# Dataset excerpt start
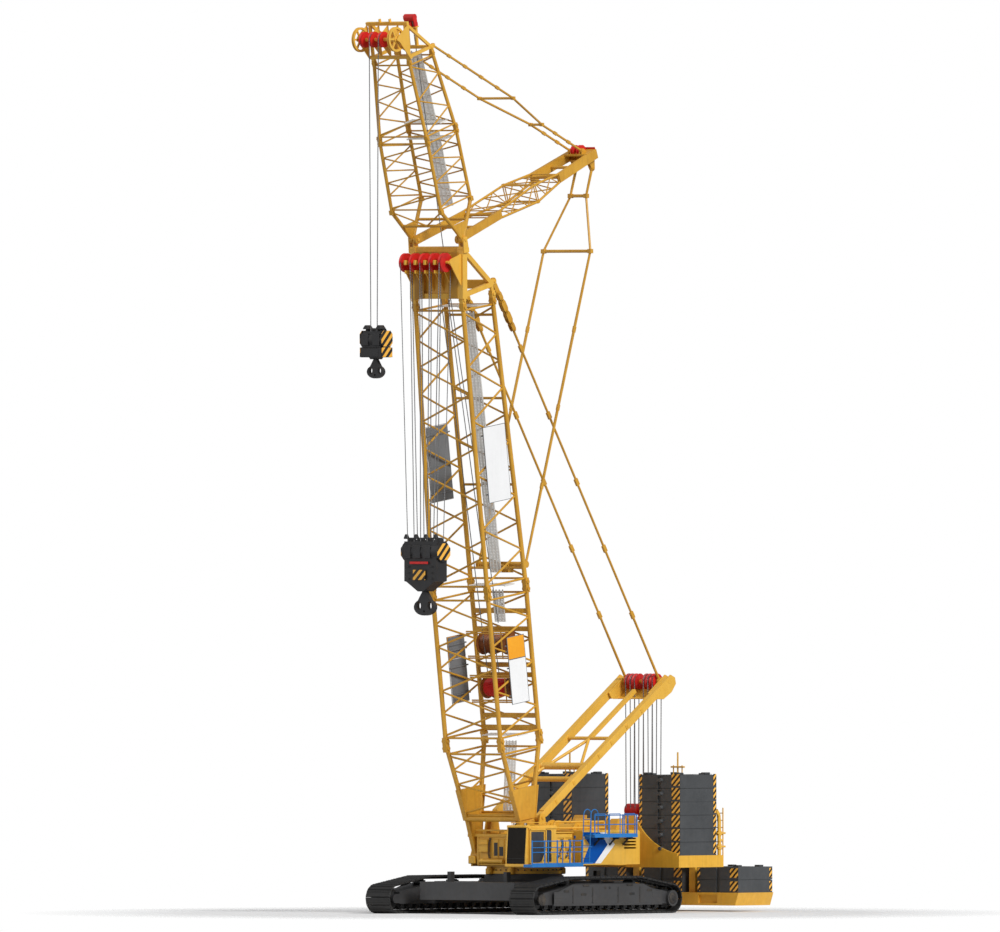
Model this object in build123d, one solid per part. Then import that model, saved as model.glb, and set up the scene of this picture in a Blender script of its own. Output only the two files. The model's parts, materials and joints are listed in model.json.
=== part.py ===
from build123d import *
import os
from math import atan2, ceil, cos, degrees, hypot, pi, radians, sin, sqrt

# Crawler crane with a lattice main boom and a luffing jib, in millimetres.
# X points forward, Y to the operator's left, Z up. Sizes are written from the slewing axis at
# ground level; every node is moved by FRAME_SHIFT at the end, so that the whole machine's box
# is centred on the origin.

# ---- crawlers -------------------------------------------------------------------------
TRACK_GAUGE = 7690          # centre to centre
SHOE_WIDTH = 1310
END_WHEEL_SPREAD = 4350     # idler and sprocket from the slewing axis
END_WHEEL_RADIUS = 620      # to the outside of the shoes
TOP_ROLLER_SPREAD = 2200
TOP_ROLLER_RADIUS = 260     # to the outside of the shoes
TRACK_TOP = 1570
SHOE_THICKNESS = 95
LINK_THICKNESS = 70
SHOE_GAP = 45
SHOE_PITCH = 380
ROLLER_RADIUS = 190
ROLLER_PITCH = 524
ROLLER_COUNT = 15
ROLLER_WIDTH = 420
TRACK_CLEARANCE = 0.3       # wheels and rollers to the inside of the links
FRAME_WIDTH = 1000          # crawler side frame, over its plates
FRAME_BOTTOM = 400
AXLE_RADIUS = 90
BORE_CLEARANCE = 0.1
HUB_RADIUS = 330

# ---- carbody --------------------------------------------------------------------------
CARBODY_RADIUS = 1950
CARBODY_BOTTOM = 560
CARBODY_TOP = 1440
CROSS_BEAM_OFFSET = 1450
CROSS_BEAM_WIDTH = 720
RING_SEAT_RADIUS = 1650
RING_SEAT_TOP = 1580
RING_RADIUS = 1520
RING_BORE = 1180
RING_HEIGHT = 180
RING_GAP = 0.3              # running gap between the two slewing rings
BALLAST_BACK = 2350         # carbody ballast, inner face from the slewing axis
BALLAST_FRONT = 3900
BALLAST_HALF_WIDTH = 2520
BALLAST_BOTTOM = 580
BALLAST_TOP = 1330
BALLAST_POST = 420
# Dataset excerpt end
**What to work on:** All lines from the beginning of the material above through the one with "# is centred on the origin." need to be returned exactly; please return those and only those.

**The solution:**
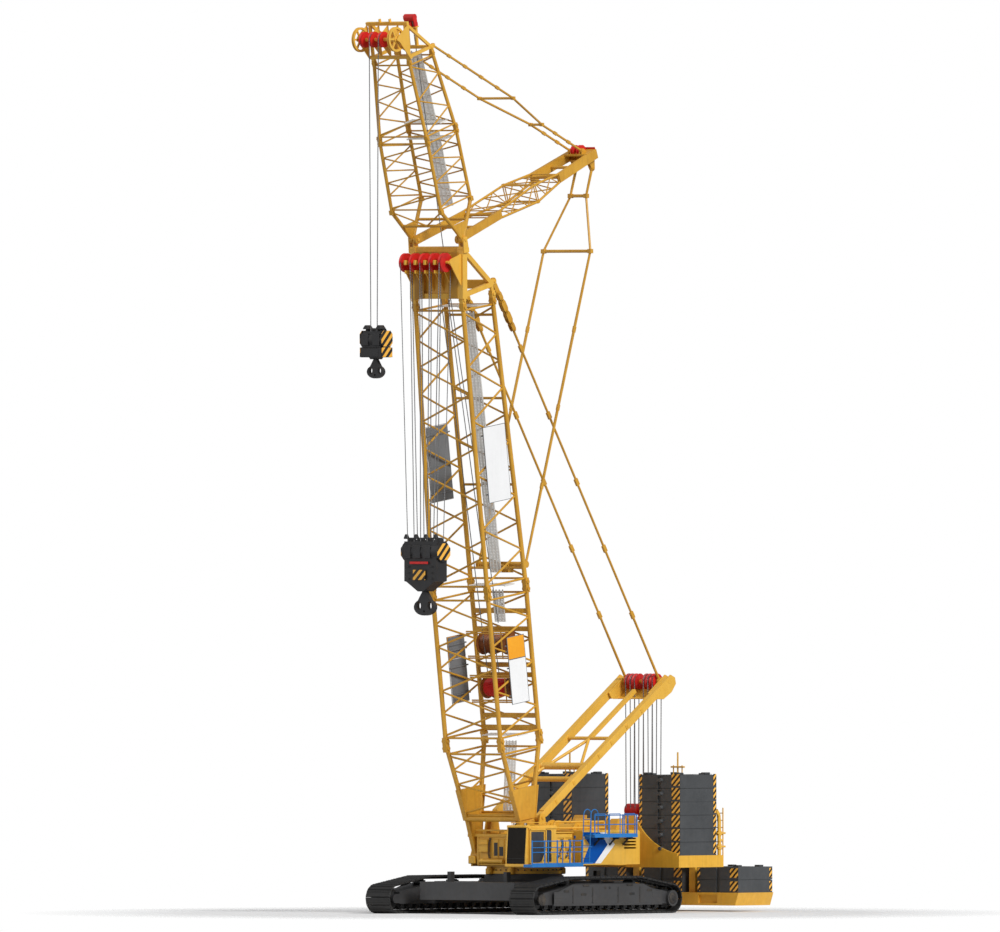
Model this object in build123d, one solid per part. Then import that model, saved as model.glb, and set up the scene of this picture in a Blender script of its own. Output only the two files. The model's parts, materials and joints are listed in model.json.
=== part.py ===
from build123d import *
import os
from math import atan2, ceil, cos, degrees, hypot, pi, radians, sin, sqrt

# Crawler crane with a lattice main boom and a luffing jib, in millimetres.
# X points forward, Y to the operator's left, Z up. Sizes are written from the slewing axis at
# ground level; every node is moved by FRAME_SHIFT at the end, so that the whole machine's box
# is centred on the origin.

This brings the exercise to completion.